Israel withdrew its settlers and soldiers from Gaza in 2005 after concluding the continued occupation of the densely populated Palestinian territory was untenable. A close adviser to then-Prime Minister Ariel Sharon famously said the withdrawal was also intended to pack peace efforts “in formaldehyde” and prevent the establishment of a Palestinian state with the West Bank at its core.
The withdrawal left a vacuum that Hamas quickly filled. The Islamic militant group won Palestinian parliamentary elections in 2006, and the following year violently seized control of Gaza from the Palestinian Authority.
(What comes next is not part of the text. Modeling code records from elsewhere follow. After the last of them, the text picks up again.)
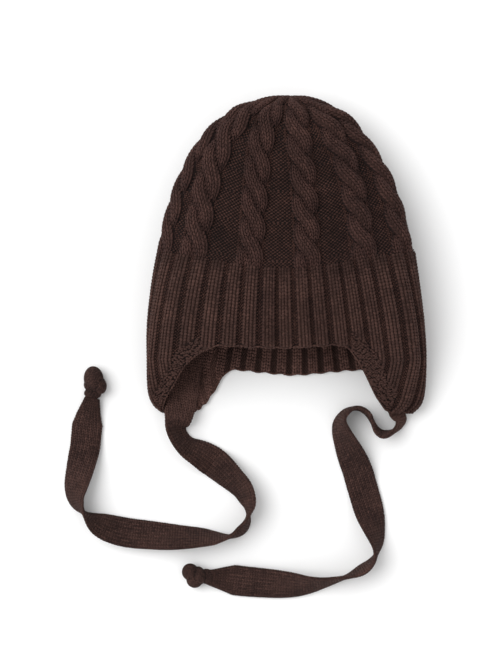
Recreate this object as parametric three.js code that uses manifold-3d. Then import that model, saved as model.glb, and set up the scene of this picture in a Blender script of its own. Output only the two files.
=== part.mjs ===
// Knitted baby hat with two ear flaps and two flat ties, lying on its back on a floor.
// Millimetres, +Z up, +Y towards the top of the crown. The origin is on the floor, under
// the middle of the hat's body. The front of the hat faces up.
import * as THREE from "three";
import Module from "manifold-3d";
import { mergeVertices } from "three/addons/utils/BufferGeometryUtils.js";

// The knitting goes round in ten repeats: a cable, and the purl ground beside it.
// A place round the fabric is its distance w from the middle of the front, to the right.
const REPEATS = 10;
const REPEAT_WIDTH = 42;
const ROUND = REPEATS * REPEAT_WIDTH;
const HALF_ROUND = ROUND / 2;
const FRONT_MIDDLE = 6;
const MIDDLE_EASE = 0.05;

// Crown: two strands twist round each other in every cable, a lobe at each crossing
const CROWN_HEIGHT = 118;
const CROWN_INNER = -0.8;
const CROWN_GROUND = 0.8;
const CABLE_RISE = 3.8;
const CABLE_HALF = 8.7;
const STRAND_HALF = 4.9;
const STRAND_SWING = 4.4;
const STRAND_CROSSING = 0.8;
const LOBE_PITCH = 18.7;
const LOBE_LENGTH = 36;
const LOBE_FOOT = 13.9;
const LOBE_COUNT = 7;
const CROWDED = 0.47;

// Band: forty knit ribs with purl hollows between. The front is drawn wider than the back.
const RIB_COUNT = REPEATS * 4;
const FRONT_RIBS = [
  -96, -83.2, -70.4, -56.4, -43.2, -30.3, -18.3, -5.7, 4.2, 17, 26.9, 39.6, 50.2, 61.5, 73.6,
  89, 101.5,
];
const RIB_RISE = 0.85;
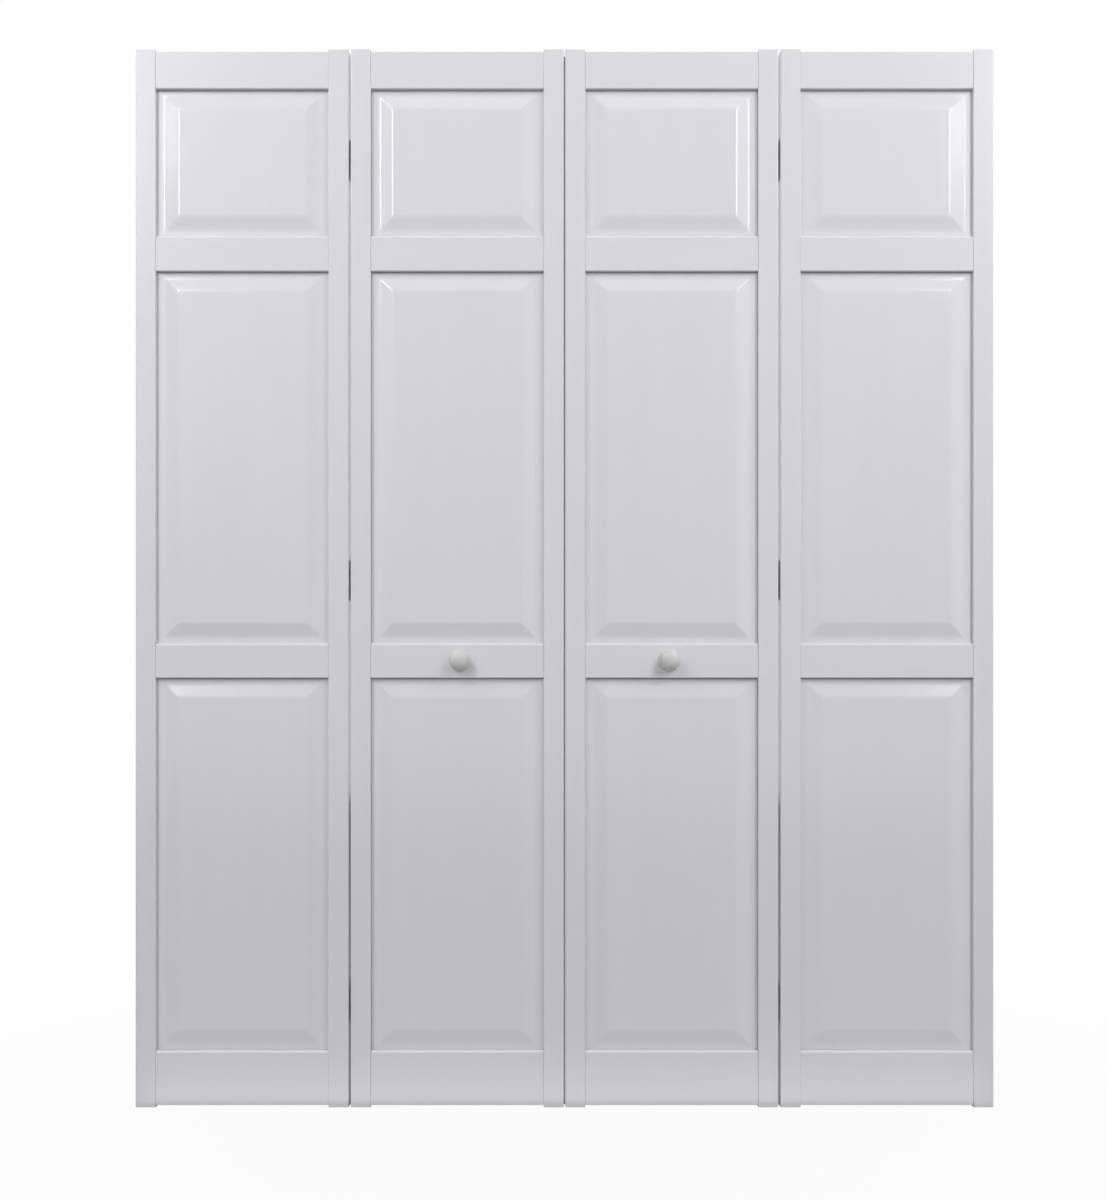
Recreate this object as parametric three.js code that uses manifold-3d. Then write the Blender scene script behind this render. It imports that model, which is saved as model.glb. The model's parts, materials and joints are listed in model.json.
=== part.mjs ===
// Four-leaf bifold closet door: two hinged pairs of raised-panel leaves that fold out into the room.
// Millimetres. X runs along the opening, Y from the room into the closet and Z up.
// The origin lies under the meeting edges, halfway through the leaves, level with the stiles' lower ends.

import * as THREE from "three";
import { mergeVertices } from "three/addons/utils/BufferGeometryUtils.js";
import Module from "manifold-3d";

const wasm = await Module();
wasm.setup();

// Leaves
const doorHeight = 2000;
const leafWidth = 403;
const leafThickness = 28.6;
const foldGap = 3.8;
const meetingGap = 3;

// Stiles
const stileWidth = 38;
const stileEdgeRadius = 3;
const stileInnerRadius = 1;

// Rails and the openings that they leave for the bottom and top panels
const railOffset = 4; // the stiles run on past the top and bottom rails by this much
const railRecess = 1.5; // a rail's face lies this far behind the stiles'
const railChamfer = 4; // along an edge with a panel standing on it
const railEdgeBreak = 0.8; // along an edge over a panel
const bottomRailHeight = 103;
const bottomOpeningHeight = 705;
const lockRailHeight = 66;
const upperRailHeight = 67;
const topOpeningHeight = 278;
const topRailHeight = 69;

// Grooves round each opening, with the panels' tongues and the rails' stub tenons in them
const grooveDepth = 9;
const tongueLength = 8;
const tongueThickness = 3.6;
const seatGap = 0.3; // between pieces that touch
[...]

Israel imposed a blockade, limiting movement in and out of Gaza in hopes of weakening Hamas. It waged a series of wars and smaller battles with Hamas — a policy known as “mowing the lawn” that was meant to keep the group in check.
In perhaps its biggest miscalculation, Israel concluded that Hamas had morphed from an armed group committed to Israel’s destruction to a more pragmatic organization focused on governing and survival. The Oct. 7 attack proved that Hamas’ military wing was more powerful, better armed and more organized than Israel assumed.
Israel “fell asleep at the wheel,” wrote Amos Harel, a commentator on military affairs for the Haaretz daily. “Israeli society repressed the ramifications of the Palestinian conflict, persuaded itself that it could go on rolling the problem forward without looking for a solution, and sought lucrative real estate and cheap vacations abroad,” he said.
Israel has vowed to destroy Hamas, but this will not be an easy task against a group with significant public support and an entrenched military presence in Gaza. And even if Israel prevails, it has not presented a clear exit strategy.
Defense Minister Yoav Gallant has said Israel does not want to be responsible for civilian affairs — indicating that Israel does not want to re-occupy Gaza. He has also called for a “new security regime” without elaborating.
President Joe Biden said Wednesday that “when this crisis is over, there has to be a vision of what comes next.”
“And in our view, it has to be a two-state solution,” he added — repeating the same formula that has been the basis of 30 years of failure.